<p>Well, not too late to get an indication of how ready you are on the eve of the test. I'll take a released if anybody has one. If not, w/e. I'm pretty confident that I can five this....</p>
<p>i will get a 5 I WILL GET A 5 I WILL GET A 5 ASDFJKL;KJDFKLASJF;SJFLKASJFSJ;FLJASDFJ;DJFLDJ
not</p>
<p>anyone want to teach me wat pKa and pKb are and what they do etc?
please??????????????????</p>
<p>pKa/pKb is just -log(Ka/Kb)</p>
<p>i hate no.4.....................</p>
<p>Write a balanced net ionic equation for the spontaneous reaction that takes place in the cell.
Zn2+(aq) + 2 e− → Zn(s)
Ag+(aq) + e− → Ag(s)
Zn(s) + 2 Ag+(aq) → Zn2+(aq) + 2 Ag(s)</p>
<p>ok... how on earth do you know this is the way the reaction goes?

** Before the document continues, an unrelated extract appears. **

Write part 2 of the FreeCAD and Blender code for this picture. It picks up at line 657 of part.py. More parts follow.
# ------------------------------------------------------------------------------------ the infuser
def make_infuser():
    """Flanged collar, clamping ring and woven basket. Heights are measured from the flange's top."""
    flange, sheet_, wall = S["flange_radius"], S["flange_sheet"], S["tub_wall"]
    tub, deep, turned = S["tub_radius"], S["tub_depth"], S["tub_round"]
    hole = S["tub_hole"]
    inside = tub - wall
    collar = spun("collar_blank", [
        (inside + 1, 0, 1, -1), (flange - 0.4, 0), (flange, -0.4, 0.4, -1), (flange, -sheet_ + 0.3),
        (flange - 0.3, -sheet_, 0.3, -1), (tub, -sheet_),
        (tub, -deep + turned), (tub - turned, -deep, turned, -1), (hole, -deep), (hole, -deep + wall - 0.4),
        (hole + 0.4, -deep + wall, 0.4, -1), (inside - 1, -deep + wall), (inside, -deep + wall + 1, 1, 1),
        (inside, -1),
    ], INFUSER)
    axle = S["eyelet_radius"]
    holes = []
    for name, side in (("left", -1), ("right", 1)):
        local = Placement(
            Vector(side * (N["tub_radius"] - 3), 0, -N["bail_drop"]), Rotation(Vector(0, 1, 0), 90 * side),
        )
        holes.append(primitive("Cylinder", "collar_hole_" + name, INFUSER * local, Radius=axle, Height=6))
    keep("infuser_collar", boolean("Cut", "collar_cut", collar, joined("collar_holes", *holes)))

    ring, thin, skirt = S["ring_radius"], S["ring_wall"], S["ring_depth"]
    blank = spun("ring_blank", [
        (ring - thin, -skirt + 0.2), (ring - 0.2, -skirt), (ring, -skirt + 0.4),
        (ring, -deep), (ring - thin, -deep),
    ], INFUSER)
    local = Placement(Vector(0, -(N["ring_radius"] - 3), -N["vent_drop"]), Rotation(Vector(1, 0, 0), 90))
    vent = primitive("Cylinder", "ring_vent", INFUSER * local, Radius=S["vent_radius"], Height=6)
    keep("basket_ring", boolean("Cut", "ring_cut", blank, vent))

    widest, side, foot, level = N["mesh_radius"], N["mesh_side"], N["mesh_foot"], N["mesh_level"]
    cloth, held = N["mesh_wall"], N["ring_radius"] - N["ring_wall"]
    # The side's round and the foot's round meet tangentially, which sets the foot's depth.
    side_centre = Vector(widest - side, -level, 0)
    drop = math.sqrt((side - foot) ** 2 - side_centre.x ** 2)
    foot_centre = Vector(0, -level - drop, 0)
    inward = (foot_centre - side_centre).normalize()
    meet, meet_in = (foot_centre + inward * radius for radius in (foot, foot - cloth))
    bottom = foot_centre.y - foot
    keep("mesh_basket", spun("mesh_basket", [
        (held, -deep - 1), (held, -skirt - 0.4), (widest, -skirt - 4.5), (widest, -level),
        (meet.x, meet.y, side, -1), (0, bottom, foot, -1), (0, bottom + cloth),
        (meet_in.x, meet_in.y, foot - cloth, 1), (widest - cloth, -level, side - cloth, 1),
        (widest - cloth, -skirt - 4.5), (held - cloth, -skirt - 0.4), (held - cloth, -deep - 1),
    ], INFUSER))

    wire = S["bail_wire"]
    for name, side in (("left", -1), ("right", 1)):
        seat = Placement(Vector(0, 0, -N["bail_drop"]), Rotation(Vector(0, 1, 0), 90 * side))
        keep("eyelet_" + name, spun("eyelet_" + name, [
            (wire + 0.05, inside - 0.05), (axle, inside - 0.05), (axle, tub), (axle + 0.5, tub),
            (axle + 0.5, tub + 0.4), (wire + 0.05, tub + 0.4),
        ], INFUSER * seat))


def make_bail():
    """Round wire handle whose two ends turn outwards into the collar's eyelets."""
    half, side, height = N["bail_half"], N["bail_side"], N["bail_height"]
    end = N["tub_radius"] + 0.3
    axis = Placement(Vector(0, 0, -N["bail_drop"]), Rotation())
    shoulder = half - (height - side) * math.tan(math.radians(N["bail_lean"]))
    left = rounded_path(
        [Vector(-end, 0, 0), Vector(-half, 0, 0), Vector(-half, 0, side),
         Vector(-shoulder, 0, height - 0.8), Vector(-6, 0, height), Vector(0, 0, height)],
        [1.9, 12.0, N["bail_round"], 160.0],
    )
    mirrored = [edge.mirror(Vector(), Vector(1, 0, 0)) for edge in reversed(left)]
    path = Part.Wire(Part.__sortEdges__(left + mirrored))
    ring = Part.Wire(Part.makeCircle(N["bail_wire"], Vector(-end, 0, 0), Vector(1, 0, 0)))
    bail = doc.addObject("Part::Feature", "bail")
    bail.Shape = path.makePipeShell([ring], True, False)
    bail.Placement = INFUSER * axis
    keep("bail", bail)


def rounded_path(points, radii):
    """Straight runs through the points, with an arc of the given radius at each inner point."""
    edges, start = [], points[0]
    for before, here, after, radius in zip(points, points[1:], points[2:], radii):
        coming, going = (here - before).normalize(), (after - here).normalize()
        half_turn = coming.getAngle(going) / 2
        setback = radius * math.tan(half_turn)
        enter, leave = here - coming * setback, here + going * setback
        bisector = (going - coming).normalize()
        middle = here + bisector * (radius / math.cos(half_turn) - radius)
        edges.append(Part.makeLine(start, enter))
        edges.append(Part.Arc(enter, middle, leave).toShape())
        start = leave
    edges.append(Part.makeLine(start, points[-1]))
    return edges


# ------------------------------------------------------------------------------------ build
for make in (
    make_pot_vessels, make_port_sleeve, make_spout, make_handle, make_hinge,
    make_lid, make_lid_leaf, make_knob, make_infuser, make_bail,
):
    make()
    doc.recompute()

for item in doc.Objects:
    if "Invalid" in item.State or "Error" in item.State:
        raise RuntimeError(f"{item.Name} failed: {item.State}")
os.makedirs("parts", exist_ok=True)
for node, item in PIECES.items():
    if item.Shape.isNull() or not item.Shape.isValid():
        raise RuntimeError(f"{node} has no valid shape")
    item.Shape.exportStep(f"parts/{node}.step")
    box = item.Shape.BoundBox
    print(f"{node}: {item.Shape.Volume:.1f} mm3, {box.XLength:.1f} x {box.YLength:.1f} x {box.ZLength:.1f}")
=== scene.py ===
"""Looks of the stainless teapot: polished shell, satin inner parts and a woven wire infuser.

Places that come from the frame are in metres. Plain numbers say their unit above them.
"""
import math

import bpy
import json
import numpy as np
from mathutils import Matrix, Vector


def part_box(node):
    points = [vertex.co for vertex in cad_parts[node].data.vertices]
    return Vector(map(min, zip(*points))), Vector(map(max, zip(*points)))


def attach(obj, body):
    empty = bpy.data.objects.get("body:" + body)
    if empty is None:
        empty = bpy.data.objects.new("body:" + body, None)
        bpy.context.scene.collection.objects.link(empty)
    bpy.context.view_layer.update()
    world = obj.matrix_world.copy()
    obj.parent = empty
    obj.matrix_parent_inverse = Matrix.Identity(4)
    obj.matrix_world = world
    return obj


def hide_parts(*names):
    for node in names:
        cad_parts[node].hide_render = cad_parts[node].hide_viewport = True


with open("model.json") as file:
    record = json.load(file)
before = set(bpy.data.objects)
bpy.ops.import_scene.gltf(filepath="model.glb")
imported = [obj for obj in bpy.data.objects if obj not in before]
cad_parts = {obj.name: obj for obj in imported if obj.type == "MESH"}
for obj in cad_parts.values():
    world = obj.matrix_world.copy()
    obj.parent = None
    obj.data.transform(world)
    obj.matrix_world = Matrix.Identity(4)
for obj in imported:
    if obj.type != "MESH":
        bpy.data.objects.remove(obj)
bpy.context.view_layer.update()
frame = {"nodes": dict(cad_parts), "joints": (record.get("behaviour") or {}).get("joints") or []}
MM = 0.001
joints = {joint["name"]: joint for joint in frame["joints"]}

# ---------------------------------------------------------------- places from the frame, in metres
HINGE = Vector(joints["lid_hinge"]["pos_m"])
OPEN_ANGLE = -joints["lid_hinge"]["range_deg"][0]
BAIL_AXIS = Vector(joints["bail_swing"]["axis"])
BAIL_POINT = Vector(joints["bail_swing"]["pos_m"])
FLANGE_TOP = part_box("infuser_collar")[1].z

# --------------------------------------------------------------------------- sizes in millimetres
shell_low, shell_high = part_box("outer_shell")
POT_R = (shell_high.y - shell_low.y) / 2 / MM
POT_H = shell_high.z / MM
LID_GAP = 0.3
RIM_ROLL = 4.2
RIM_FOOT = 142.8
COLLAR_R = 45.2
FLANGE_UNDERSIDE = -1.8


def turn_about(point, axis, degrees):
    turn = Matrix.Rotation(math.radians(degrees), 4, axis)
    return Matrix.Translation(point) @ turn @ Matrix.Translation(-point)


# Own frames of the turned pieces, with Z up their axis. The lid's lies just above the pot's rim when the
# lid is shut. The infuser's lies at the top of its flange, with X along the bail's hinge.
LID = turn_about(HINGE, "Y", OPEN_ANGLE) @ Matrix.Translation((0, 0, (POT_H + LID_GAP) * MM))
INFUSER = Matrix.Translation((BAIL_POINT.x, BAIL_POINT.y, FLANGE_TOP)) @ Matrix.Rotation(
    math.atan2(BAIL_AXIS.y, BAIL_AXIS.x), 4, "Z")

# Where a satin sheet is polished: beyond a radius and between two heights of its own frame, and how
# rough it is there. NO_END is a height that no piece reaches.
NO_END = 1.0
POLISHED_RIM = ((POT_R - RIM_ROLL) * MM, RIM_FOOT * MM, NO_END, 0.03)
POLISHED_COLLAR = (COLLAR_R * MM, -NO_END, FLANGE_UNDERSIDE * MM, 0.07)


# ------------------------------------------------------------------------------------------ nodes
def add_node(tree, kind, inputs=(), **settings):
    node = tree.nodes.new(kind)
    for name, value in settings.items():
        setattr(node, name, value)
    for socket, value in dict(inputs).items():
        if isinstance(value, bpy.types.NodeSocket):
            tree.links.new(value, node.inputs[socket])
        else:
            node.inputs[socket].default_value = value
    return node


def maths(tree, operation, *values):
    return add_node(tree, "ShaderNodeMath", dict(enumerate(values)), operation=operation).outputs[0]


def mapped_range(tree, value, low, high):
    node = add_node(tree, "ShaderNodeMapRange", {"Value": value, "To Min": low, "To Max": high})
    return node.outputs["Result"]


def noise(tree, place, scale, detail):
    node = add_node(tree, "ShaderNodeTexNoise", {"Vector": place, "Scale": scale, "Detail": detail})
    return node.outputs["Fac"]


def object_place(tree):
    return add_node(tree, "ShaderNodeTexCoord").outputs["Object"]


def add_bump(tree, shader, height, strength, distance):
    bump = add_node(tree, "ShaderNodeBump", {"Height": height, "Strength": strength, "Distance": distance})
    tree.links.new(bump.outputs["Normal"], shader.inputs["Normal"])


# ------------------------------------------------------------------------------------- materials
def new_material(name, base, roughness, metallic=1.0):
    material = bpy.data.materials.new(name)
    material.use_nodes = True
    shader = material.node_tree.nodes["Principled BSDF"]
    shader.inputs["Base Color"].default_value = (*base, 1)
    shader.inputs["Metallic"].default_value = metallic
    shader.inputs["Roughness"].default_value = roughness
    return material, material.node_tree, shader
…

I'm sure it has something to do with the E knot values, but idk</p>
<p>the only use of pKa the acid dissociation constant and pKb is the base dissociation constant</p>
<p>michael, you see which one is most positive and that's the cathode. do cathode - anode and if it's negative then it's spontaneous. If not, then you switch the values (meaning you switch the cathode and anode with one another). Tell me if that's not eloquently written enough.</p>
<p>Hey narcissa since i know youre gona check this thread can you respond to my PM at some point?</p>
<p>pKa is mainly for use in the Henderson-Hasselbach equation which is </p>
<p>pH=pKa+log([base]/[acid]). The base and acid part are just [A-] and [HA]. This equation is mainly for buffering solutions. I just learned this myself....</p>
<p>Find the mystery resultant and its concentration after equilibrium</p>
<p>C2H4OH + OH = H2O + C2O + ____
1.24x10-2</p>
<p>K = 1.3 x 10-3</p>
<p>Scratch the previous post... too easy..</p>
<p>LOL TRY THESE SUCKERS (BTW I GOT A 5 LAST YEAR)</p>
<ol>
<li><p>Malonic acid (HO2CCH2CO2H) is a diprotic acid. In a titration of malonic acid with NaoH, stoichiometric points occur at pH = 3.9 and 8.8. At 25.00-mL sample of malonic acid of unknown concentration is titrated with 0.0984 M NaOH, requiring 31.50mL of the NaOH solution to reach the phenolphthalein end point. Calculate the concentration of malonic acid in the unknown solution.</p></li>
<li><p>Consider a concentration cell that has both electrodes made of some metal M. Solution ! in one compartment of the cell contains 1.0 M M2+. Solution B in the other cell compartment has a volume of 1.00 L. At the beginning of the experiment, 0.0100 mol of M(NO3)2 and 0.0100 mole of Na2SO4 are dissolved in solution B (taking account of volume changes), where the reaction </p></li>
</ol>
<p>M2+ (aq) + SO4 2- (aq) = MSO4 (s)</p>
<p>occurs. After precipitation of MSO4 is complete, the cell potential is found to be 0.44 V at 25 C. Assuming that no other redox process occurs in the cell other than the concentration cell process, calculate the value of Ksp for MSO4 at 25 C.</p>
<p>GOOD LUCK!!! </p>
<p>PM ME IF YOU WANT MORE PRACTICE </p>
<p>P.S. IF YOU CAN SOLVE THESE RELETIVELY EASILY I SAY YOU WILL GET AT LEAST A 5 (YES, A 5)</p>
<p>None Of That Stuff Was Actually On The Test</p>
<p>Which of the following atoms contains exactly two unpaired electrons?
S, Ca, Ga, Sb, Br</p>
<p>I got this problem today in a practice test and was wondering if there's a fast way of doing it without sitting there and drawing the entire thing out...</p>
<p>it would be sulfur because P orbital has 6 electrons and S has 4 electrons in P orbital easily seen on the periodic table so 2 of them would be paired together and 2 of them would be unpaired</p>
<p>drawing it out? just look at the periodic table and look at what is in what orbital.. np^4 orbitals are usually the cases where there are 2 unpaired electrons</p>
<p>harder to tell with d orbitals because even though nd^8 would imply 2 unpaired, the atom would probably snag the 2 electrons from its (n+1)s^2 orbital and put them into the d-orbitals to make it nd^10</p>
<p>sulfur has 2 unpauired e-... 3p^4, so put one e- in each orbital, then pair.. so only one extra gets put in to make 1 pair, so 2 unpaired e- left</p>